Algorithm Overview¶

VBPCApy implements the Variational Bayesian PCA (VB-PCA) algorithm described by Ilin and Raiko (2010), with extensions for missing data, sparse masks, and Automatic Relevance Determination (ARD).

Generative model¶

VB-PCA assumes the following generative process for an observed data matrix \(X \in \mathbb{R}^{D \times N}\) (\(D\) features, \(N\) samples):

\[ X = A S + \mu \mathbf{1}^T + \varepsilon \]

where:

\(A \in \mathbb{R}^{D \times K}\) is the loading matrix (\(K\) latent components),
\(S \in \mathbb{R}^{K \times N}\) is the score matrix (latent representations),
\(\mu \in \mathbb{R}^{D}\) is the bias (per-feature mean), and
\(\varepsilon \sim \mathcal{N}(0, \sigma^2 I)\) is isotropic noise with variance \(V = \sigma^2\).

Variational inference¶

Rather than computing the exact posterior \(p(A, S, \mu \mid X)\), VB-PCA approximates it with a factorised Gaussian:

\[ q(A, S, \mu) = \prod_i q(A_i) \prod_j q(S_j) \, q(\mu) \]

The algorithm maximises the Evidence Lower Bound (ELBO), equivalently minimising the variational free energy (negative ELBO), by alternating between:

E-step (scores): update each \(q(S_j)\) given current loadings and noise.
E-step (loadings): update each \(q(A_i)\) given current scores and noise.
M-step (noise): update the noise variance \(V\).
Bias update: update \(q(\mu)\) if bias=True.

Each update has a closed-form Gaussian solution.
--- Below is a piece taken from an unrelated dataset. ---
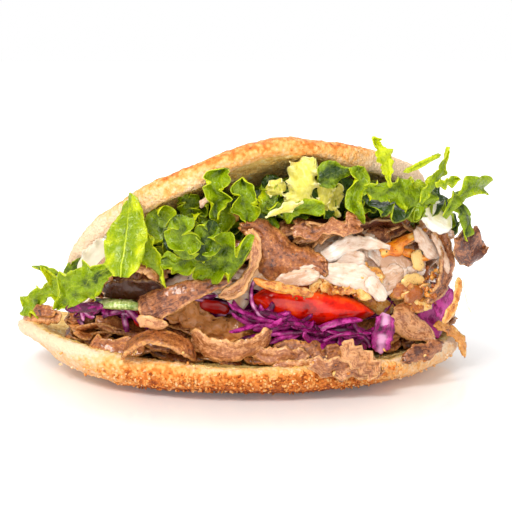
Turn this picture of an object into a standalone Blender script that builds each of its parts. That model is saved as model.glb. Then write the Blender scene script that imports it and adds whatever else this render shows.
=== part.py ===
"""Doner kebab sandwich: a round flatbread cut open like a clam and filled with meat, cabbage and salad.

It stands on the flat of its lower crust. +X runs along the mouth, +Y points from the mouth to the
hinge at the back, +Z is up, and the origin lies in the flat that it rests on. Sizes are in
millimetres until a mesh is finished, when MM turns them into Blender's metres.

The order of making is the order of filling: the bread, then the beds that run through its pocket,
then the loose slices and leaves, each pushed into the pile until it meets what is already there.
"""

import math
from dataclasses import dataclass

import bmesh
import bpy
from mathutils import Matrix, Vector, noise
from mathutils.bvhtree import BVHTree

MM = 0.001

# The bread, whose two halves are turned shapes drawn out to an egg-shaped plan.
# A plan is how far it reaches right, left, forward and back, and how square it is from 2, an oval.
CRUST_PLAN = (99.0, 114.0, 68.0, 68.0, 2.0)
LID_PLAN = (90.0, 88.0, 72.0, 72.0, 2.0)
TIP_SWEEP = 14.0  # how far the ends lie behind the middle, at 100 mm out
TIP_LIFT = 8.0  # how far the left tip curls off the table
TIP_START = 52.0  # from here outwards on the left
TIP_CURVE = 1.5
LIP_HEIGHT = 13.8  # top of the lower bread's cut rim
CRUMB_FLOOR = 9.5  # top of the pressed crumb under the filling
REST_SHARE = 0.62  # the part of the lower bread that lies flat
LID_THICKNESS = 11.5
LID_CENTRE = (-3.0, 10.0, 61.5)
LID_TILT = 30.0  # the mouth gapes by this much, in degrees
LID_ROLL = 14.0  # and more on the right than on the left
BREAD_SIDES = 41  # odd, so that no line across the flat runs through the origin
CRUST_LUMPS = 0.7
LUMP_SIZE = 26.0
LID_ARCH = 5.5  # how far the lid bulges up, over this much of it about this X
ARCH_CENTRE = 25.0
ARCH_SPREAD = 30.0
HINGE_MIDDLE = 97.0  # degrees from +X, round the back
HINGE_SPREAD = 56.0  # and this far to each side
HINGE_THICKNESS = 14.0
HINGE_FOOT = 5.5  # its middle's height in the lower bread
HINGE_TOP = 5.0  # and above the lid's own plane
HINGE_INSET = 0.94  # as a share of the way out to the crust
WEB_START = 0.45  # from this share of the spread outwards the hinge hangs lower
WEB_DROP = 0.85
HINGE_STEPS = 18
HINGE_SIDES = 8

# The beds of filling, shared out between the floor and the roof of the pocket.
BED_PLAN = (97.0, 86.0, 57.0, 46.0, 2.7)  # in the plane of the lid
BED_SIDES = 26
BED_WAVES = 0.05  # unevenness of the beds' meeting faces, as a share of the height
BED_RIM = 0.035  # unevenness of their outline
BED_WAVE_SIZE = 15.0
POCKET_START = 18.0  # a height that lies between the two halves of bread everywhere
FLOOR_MARGIN = 0.9
ROOF_MARGIN = 1.2
CLEARANCE = 0.4  # between pieces that touch

# Pushing a loose piece home.
APPROACH = 60.0
STRIDE = 2.0
CREEP = 0.2
REACH = 34.0
MOUTH_EASE = 0.65  # pieces turn with the rim of the mouth, but by less
MOUTH_END = 0.9  # and no further from this share of its reach outwards

RUFFLE_LAG = 1.3  # how far, in radians, the two edges of a sheet are out of step
CORNER_ROUND = 0.10  # how far a sheet's corners draw in, as a share of its length
END_ROUND = 2.2
WEDGE_TAPER = 0.45  # a tomato wedge's point
WEDGE_BACK = 0.6  # and how flat it is behind

MEAT_THICK = 2.3
LEAF_THICK = 1.2
CABBAGE_THICK = 1.5
INWARD = (-0.5, 0.87, 0.0)  # into the pile from its right-hand corner
OVER_RIM = (0.0, 1.0, -0.5)  # in over the lower bread's rim and down behind it

# Colours are linear RGB, then roughness.
FINISHES = {
    "crust": ((0.80, 0.47, 0.19), 0.75),
    "meat": ((0.36, 0.15, 0.065), 0.45),
    "meat_pale": ((0.55, 0.29, 0.17), 0.45),
    "purple_cabbage": ((0.26, 0.02, 0.16), 0.35),
    "white_cabbage": ((0.86, 0.72, 0.56), 0.4),
    "tomato": ((0.72, 0.05, 0.015), 0.25),
    "cucumber": ((0.22, 0.34, 0.10), 0.3),
    "onion": ((0.85, 0.80, 0.70), 0.3),
    "carrot": ((0.72, 0.22, 0.03), 0.4),
    "leaf": ((0.17, 0.36, 0.02), 0.4),
    "leaf_pale": ((0.62, 0.66, 0.16), 0.4),
}


@dataclass
class Sheet:
    """A slice, leaf or strip, seen from the mouth.

    at is the middle of the piece: X, Z, and how deep it would lie with nothing behind it.
    heading turns its length anticlockwise from +X, lean tips its far end towards the viewer, and
    roll turns it about its own length, from facing the viewer at 0 to edge-on at 90. curl bends
    it along its length, cup across it, sweep within its own face and twist about its length, all
    in degrees over the whole piece. foot and tip are its end widths as shares of the width.
    """

    name: str
    finish: str
    at: tuple
    length: float
    width: float
    heading: float = 0.0
    lean: float = 0.0
    roll: float = 0.0
    curl: float = 0.0
    cup: float = 0.0
    sweep: float = 0.0
    twist: float = 0.0
    foot: float = 0.75
    tip: float = 0.75
    frill: float = 0.0
    waves: float = 2.0
    thick: float = MEAT_THICK
    push: tuple = (0.0, 1.0, 0.0)
    steps: int = 6
    lanes: int = 2


# What lies deepest in the mouth comes first. A wedge is bellied, a disc is round, a sheet is neither.
FIRM_PIECES = (
    Sheet("tomato_wedge", "tomato", (27, 37.5, -50), 54, 17, heading=-9, roll=-14, thick=14),
    Sheet("tomato_piece", "tomato", (-48, 33, -46), 14, 10, heading=70, thick=7),
    Sheet("cucumber_slice", "cucumber", (-58, 38.5, -42), 24, 14, roll=84, thick=5.0),
    Sheet("cucumber_end", "cucumber", (82, 38, -38), 16, 12, heading=8, roll=80, thick=4.0),
)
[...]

The posterior covariances \(\text{Av}_i\) (per-row loading covariance) and \(\text{Sv}_j\) (per-column score covariance) are maintained throughout.

Automatic Relevance Determination (ARD)¶

ARD places a hierarchical prior on the loading columns:

\[ p(A_{\cdot k}) = \mathcal{N}(0, V_{a,k}^{-1} I) \]
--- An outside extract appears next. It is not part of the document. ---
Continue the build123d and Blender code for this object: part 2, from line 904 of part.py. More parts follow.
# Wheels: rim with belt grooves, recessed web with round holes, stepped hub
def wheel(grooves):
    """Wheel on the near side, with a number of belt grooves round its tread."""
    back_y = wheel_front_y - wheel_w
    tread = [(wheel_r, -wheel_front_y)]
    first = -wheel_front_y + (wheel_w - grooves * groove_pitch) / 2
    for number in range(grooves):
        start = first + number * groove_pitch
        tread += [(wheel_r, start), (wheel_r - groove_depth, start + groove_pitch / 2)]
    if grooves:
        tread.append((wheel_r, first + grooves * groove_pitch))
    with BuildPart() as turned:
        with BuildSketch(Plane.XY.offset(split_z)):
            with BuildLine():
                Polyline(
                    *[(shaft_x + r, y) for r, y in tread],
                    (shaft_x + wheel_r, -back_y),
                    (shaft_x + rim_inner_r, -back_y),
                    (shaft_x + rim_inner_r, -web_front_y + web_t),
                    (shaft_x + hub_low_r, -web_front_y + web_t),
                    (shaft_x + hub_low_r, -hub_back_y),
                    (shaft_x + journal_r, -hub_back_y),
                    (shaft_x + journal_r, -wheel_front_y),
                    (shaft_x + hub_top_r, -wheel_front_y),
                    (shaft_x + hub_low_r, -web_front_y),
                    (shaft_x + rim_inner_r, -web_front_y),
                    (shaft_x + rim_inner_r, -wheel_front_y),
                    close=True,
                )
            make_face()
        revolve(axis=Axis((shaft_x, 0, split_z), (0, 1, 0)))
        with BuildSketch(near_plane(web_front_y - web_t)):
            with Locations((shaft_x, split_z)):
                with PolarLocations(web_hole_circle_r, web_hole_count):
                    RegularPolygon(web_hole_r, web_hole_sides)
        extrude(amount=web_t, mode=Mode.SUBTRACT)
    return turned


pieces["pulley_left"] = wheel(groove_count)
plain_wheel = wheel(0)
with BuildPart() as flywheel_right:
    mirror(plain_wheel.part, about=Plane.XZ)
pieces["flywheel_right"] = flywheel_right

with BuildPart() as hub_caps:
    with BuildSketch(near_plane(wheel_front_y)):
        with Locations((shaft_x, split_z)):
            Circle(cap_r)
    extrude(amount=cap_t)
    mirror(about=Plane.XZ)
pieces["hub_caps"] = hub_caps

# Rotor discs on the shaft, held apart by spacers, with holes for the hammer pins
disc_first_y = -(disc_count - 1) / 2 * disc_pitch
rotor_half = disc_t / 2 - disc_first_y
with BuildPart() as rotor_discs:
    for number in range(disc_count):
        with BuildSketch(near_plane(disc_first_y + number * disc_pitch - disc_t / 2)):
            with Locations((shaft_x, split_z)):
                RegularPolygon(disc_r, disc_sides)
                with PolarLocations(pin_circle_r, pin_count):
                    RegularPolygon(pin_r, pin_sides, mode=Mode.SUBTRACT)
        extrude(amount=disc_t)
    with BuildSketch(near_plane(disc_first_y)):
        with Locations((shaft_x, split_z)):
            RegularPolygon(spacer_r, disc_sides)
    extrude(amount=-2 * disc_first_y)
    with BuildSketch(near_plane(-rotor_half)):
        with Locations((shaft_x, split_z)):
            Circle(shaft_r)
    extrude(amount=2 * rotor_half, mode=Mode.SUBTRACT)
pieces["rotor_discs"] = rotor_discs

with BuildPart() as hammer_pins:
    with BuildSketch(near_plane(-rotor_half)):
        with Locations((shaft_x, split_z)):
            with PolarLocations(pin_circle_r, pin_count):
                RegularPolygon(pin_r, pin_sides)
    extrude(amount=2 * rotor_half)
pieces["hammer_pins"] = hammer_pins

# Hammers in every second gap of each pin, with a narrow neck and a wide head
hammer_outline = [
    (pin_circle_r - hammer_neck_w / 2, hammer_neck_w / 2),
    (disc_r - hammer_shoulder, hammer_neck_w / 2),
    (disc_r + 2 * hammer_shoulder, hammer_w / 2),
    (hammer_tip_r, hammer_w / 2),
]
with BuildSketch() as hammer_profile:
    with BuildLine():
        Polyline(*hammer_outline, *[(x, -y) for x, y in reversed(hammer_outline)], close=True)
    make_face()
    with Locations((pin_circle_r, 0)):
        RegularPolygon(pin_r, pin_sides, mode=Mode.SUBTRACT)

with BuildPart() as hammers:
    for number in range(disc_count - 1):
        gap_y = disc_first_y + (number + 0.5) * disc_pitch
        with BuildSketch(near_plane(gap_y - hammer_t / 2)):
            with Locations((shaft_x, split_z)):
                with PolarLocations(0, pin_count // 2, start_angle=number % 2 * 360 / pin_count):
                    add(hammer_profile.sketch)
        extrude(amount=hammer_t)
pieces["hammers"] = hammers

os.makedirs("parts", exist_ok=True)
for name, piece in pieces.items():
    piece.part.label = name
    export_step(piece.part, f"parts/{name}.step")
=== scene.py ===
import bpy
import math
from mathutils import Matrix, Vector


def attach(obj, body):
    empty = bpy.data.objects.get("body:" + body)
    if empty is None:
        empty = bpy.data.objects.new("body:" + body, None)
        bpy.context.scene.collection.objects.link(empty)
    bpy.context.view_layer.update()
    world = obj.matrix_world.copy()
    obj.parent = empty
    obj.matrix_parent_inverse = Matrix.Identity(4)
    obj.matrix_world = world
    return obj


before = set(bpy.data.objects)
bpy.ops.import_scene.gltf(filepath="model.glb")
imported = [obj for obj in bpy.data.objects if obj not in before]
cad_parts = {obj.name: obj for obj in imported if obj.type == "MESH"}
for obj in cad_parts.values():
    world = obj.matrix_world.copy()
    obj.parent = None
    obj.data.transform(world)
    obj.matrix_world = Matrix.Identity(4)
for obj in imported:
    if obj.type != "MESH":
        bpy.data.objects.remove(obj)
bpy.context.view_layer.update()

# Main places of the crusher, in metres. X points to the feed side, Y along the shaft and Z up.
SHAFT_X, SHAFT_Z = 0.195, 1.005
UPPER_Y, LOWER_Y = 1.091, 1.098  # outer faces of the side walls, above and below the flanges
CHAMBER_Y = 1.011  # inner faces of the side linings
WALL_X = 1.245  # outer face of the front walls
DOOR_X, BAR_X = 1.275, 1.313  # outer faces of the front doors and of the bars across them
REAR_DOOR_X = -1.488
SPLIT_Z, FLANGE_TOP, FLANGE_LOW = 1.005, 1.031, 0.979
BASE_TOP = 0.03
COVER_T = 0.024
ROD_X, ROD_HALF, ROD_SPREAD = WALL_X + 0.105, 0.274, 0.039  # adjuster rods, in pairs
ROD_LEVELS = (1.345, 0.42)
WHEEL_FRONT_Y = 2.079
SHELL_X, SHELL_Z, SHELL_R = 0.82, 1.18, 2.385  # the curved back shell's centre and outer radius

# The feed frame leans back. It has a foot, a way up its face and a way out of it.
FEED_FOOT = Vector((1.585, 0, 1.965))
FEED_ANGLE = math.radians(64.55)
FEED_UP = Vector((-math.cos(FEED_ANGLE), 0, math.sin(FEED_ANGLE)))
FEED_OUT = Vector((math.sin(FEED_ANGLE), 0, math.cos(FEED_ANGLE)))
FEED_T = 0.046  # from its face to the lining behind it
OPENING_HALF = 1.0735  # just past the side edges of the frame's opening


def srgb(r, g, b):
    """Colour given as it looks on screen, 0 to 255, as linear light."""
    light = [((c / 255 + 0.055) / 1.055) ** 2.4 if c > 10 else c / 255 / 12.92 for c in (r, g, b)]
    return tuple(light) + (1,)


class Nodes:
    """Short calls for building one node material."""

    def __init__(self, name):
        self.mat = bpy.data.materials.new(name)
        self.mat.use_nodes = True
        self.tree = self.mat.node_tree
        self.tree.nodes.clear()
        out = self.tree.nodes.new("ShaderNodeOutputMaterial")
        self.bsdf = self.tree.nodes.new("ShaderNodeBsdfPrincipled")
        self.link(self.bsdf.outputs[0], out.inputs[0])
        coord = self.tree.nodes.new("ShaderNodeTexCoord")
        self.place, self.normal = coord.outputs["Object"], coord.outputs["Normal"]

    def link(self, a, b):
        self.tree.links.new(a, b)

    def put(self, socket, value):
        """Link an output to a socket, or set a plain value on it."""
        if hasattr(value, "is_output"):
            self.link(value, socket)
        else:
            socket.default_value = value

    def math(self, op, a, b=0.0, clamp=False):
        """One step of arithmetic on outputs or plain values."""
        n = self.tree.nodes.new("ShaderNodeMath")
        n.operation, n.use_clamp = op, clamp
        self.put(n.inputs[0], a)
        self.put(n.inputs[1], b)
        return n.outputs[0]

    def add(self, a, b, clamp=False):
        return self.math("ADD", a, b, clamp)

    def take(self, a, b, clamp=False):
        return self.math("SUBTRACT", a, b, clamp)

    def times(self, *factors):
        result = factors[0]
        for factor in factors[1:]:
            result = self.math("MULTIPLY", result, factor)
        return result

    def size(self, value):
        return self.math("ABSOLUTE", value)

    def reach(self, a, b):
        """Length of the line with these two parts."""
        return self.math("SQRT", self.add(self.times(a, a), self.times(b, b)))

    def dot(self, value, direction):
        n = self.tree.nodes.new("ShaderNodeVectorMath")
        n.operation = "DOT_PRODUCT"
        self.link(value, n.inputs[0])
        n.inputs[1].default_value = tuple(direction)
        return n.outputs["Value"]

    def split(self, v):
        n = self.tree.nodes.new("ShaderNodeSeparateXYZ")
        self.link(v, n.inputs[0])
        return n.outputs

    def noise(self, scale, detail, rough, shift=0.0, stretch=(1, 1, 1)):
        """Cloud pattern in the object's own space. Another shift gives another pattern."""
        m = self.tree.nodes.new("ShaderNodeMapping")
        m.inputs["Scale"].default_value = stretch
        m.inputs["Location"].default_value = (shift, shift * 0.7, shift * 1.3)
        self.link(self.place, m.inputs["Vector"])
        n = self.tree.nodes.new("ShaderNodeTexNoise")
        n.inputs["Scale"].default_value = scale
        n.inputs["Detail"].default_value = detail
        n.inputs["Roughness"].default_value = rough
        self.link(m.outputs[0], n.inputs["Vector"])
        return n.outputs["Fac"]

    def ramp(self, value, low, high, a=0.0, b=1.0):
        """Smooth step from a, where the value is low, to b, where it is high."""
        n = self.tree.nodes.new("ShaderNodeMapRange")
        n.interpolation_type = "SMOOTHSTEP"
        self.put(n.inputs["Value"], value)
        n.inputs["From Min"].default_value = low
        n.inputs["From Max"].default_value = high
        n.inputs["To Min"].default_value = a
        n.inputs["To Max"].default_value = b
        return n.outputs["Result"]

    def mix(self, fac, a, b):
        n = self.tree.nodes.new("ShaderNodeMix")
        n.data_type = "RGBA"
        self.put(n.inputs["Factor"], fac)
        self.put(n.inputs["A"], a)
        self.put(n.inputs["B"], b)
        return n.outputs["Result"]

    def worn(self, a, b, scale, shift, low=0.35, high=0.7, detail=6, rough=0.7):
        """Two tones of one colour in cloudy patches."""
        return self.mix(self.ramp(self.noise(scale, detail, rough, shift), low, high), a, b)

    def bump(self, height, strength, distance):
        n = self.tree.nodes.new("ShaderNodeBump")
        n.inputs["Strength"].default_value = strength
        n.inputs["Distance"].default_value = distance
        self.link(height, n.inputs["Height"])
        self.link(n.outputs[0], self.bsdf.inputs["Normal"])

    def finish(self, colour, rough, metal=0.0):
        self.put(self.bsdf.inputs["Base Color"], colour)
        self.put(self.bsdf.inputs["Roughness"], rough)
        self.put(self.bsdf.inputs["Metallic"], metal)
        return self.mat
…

where \(V_a = (V_{a,1}, \dots, V_{a,K})\) are per-component precisions. Components with large \(V_{a,k}\) are effectively pruned — their loadings shrink toward zero, providing automatic model complexity control.

Parameter	Description
`hp_va`, `hp_vb`	Shape and rate of the Gamma hyperprior on \(V_a\)
`hp_v`	Hyperprior on the noise precision
`niter_broadprior`	Number of warmup iterations under a broad (uninformative) prior before ARD engages
`va_init`	Initial value for the broad prior variance

During the first niter_broadprior iterations, \(V_a\) is held at a large value (va_init) so the model can find reasonable loadings before ARD shrinkage begins.

Missing data handling¶

When entries of \(X\) are unobserved, VB-PCA restricts the likelihood terms to observed entries only. Each update equation sums only over the observed subset, and the posterior covariances adapt to the per-observation pattern of missingness.
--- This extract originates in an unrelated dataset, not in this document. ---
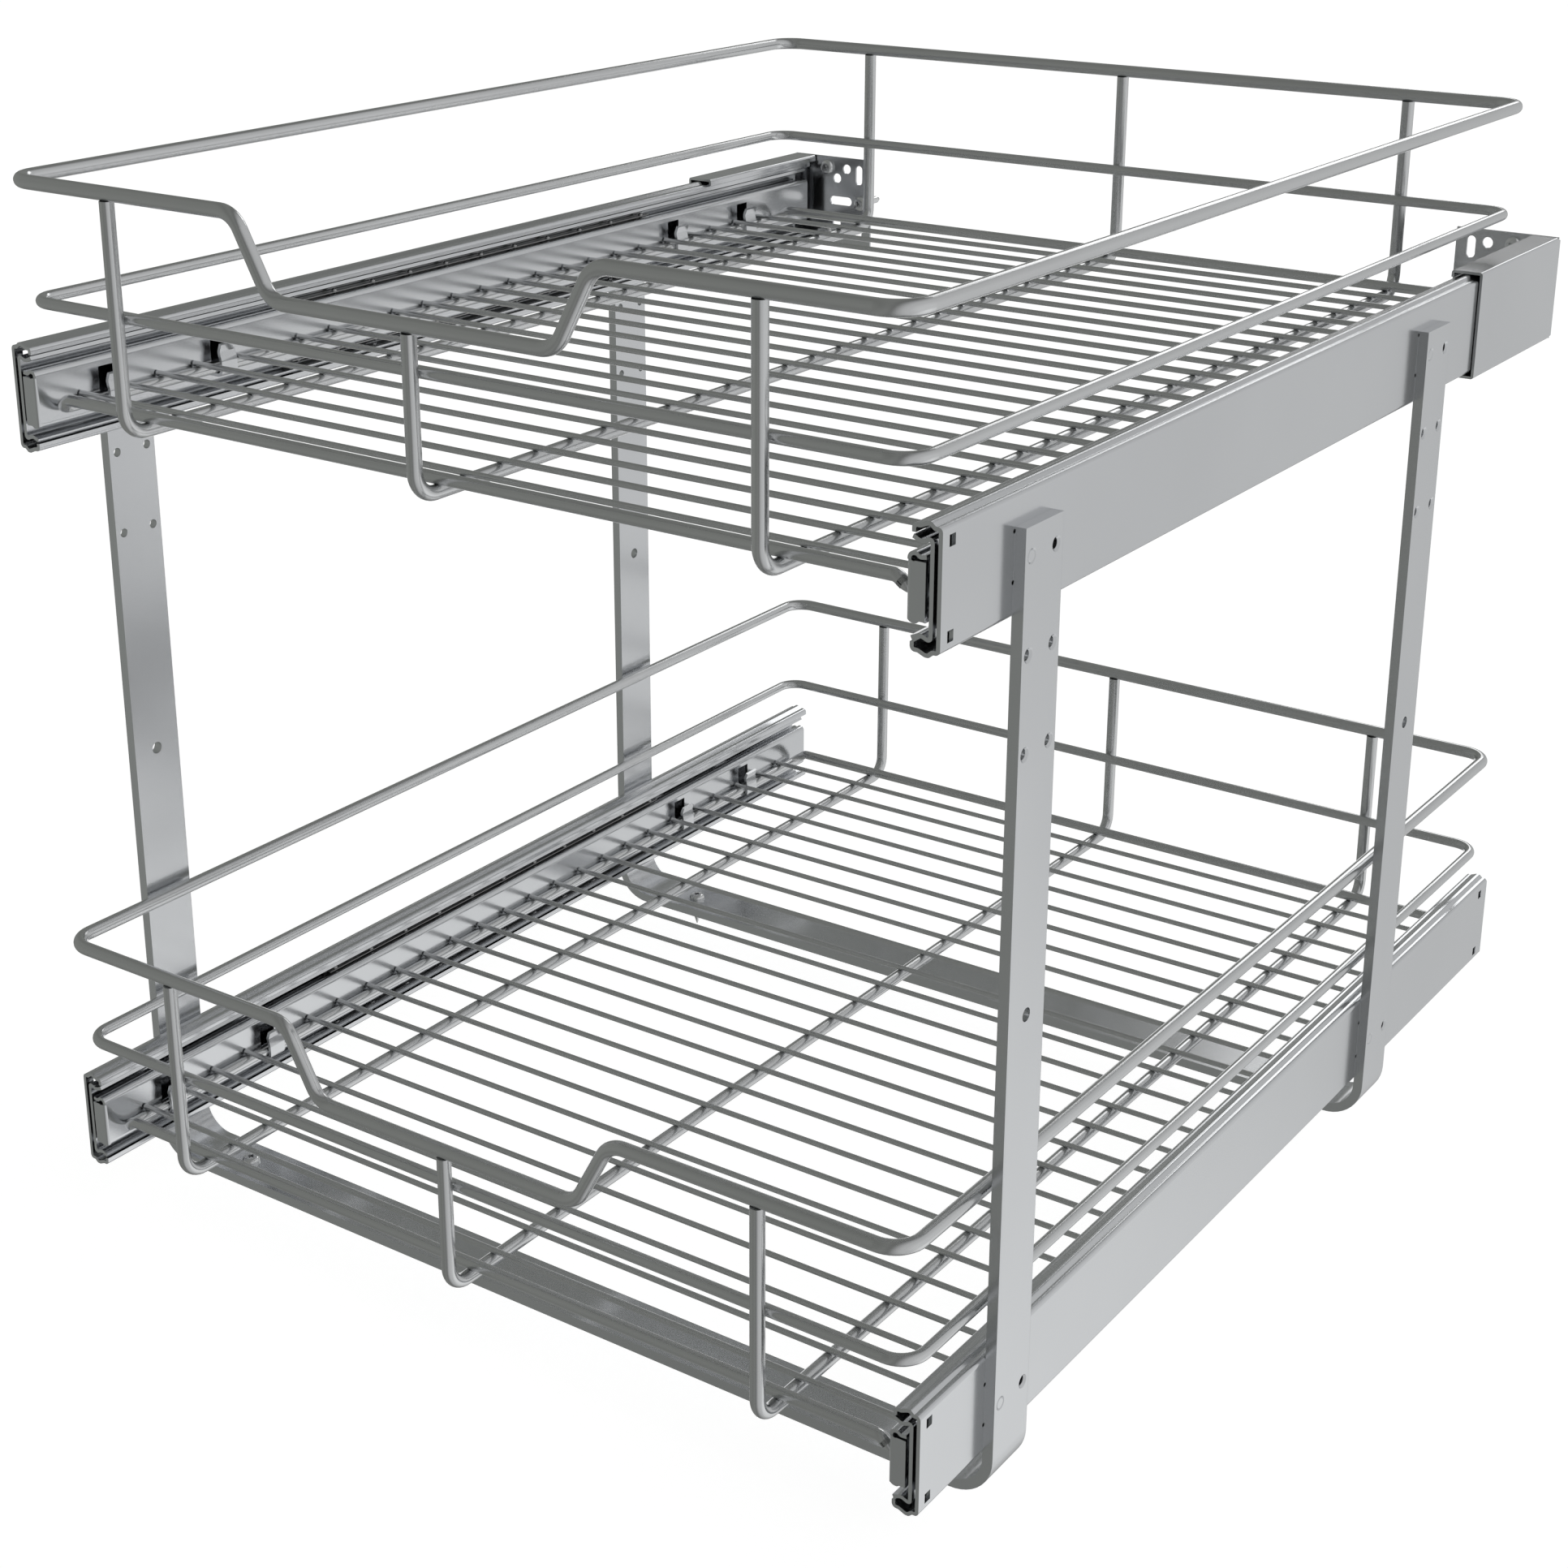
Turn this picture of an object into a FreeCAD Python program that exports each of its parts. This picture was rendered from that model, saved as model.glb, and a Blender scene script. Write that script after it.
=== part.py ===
import FreeCAD, Part
import math
import os

Vector = FreeCAD.Vector

# All sizes in millimetres, +Z up, the baskets pull out along -Y

# The four telescopic slides
slide_length = 550.0
slide_height = 45.0
slide_depth = 12.7
slide_span = 431.2
outer_rail_steel = 1.5
middle_rail_steel = 1.5
inner_rail_steel = 1.4
inner_rail_length = 545.7

# Their rolled sections: an in is taken from the outer face, a back from the inner face,
# and a drop from the middle of the steel at the crest
shoulder_in = 2.9
shoulder_drop = 1.35
crest_in = 4.4
crest_flat = 1.2
gutter_back = 4.4
gutter_drop = 1.15
lip_back = 2.2
lip_drop = 3.65
outer_rail_bends = (1.1, 1.0, 0.9, 0.9, 1.5, 1.1)
middle_web_in = 2.9
middle_edge_drop = 4.75
middle_trough_back = 5.1
middle_trough_drop = 6.4
middle_tip_back = 1.9
middle_tip_drop = 4.95
middle_rail_bends = (1.0, 2.8)
inner_crest_drop = 10.5
inner_crest_back = 3.3
inner_trough_back = 4.6
inner_trough_drop = 11.55
inner_tip_in = 5.65
inner_tip_drop = 11.25
inner_rail_bends = (1.8, 0.8, 0.9)

# Steel balls and the strips that space them
outer_ball = 2.8
inner_ball = 2.9
ball_back = 5.2
outer_ball_drop = 3.65
inner_ball_drop = 8.85
balls_in_row = 11
ball_row_start = 150.0
ball_pitch = 25.0
cage_overhang = 5.0
outer_cage_steel = 0.8
inner_cage_steel = 0.45
cage_flange_back = 3.5
ball_snap = 0.05

# Small openings punched in the slides
front_window_inset = 6.0
rear_window_inset = 9.3
web_window = (3.7, 4.0)
web_window_height = 15.9
pilot_hole = 1.6
pilot_height = 8.75
punch_reach = 1.0

# The folded front end of each inner rail
end_tab_reach = 5.65
end_tab_height = 8.9
end_tab_foot = 10.9
end_tab_proud = 0.4
end_tab_bend = 1.25
tab_relief = 1.6
tab_relief_in = 0.25
tab_relief_lift = 0.53

# Hooks cut out of the inner rails, bent round the floor wire of the basket
hook_windows = ((32.0, 41.0), (93.7, 102.7), (416.7, 425.8), (478.2, 487.3))
hook_window_top = 7.5
hook_gap = 0.1
hook_root = 1.5
hook_rise = 6.0
hook_pinch = (0.95, 4.2)
hook_flare = (1.25, 3.3)
hook_bends = (1.0, 2.2, 1.6, 0.8)

# The two flat-bar hoops
bar_width = 25.0
bar_thickness = 4.4
hoop_inset = 44.9
hoop_pitch = 342.7
hoop_bend = 13.8
lower_slide_height = 41.8
tier_pitch = 325.9
hoop_end_rise = 10.3
pair_spacing = 16.4
pair_hole = 3.8
pair_chamfer = 0.9
pair_drops = (34.4, 69.6)
single_hole = 5.3
single_hole_drop = 170.0
rivet_groove = 0.45
rivet_set_back = 0.05
rivet_face = 4.0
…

For data with shared missingness patterns (many columns missing the same set of rows), VBPCApy identifies unique patterns and reuses the covariance factorisation across columns sharing a pattern, reducing computation.

PCA rotation¶

After convergence, the latent space can be rotated to a PCA-like orientation where:

Score dimensions are uncorrelated (diagonal covariance).
Components are sorted by decreasing explained variance.

This is a post-hoc orthogonal rotation that does not change the model fit — it only reorients \(A\) and \(S\) for interpretability. Controlled by the rotate2pca option (enabled by default).

Cost function¶

The cost reported by model.cost_ is the negative ELBO (variational free energy). It includes:

The expected log-likelihood over observed entries.
KL divergences for \(q(A)\), \(q(S)\), and \(q(\mu)\) against their priors.
Entropy terms for the posterior covariances.

A decreasing cost indicates improving model fit. The cost is used as a model-selection metric in select_n_components.

References¶

Ilin, A., & Raiko, T. (2010). Practical Approaches to Principal Component Analysis in the Presence of Missing Values. Journal of Machine Learning Research, 11, 1957–2000.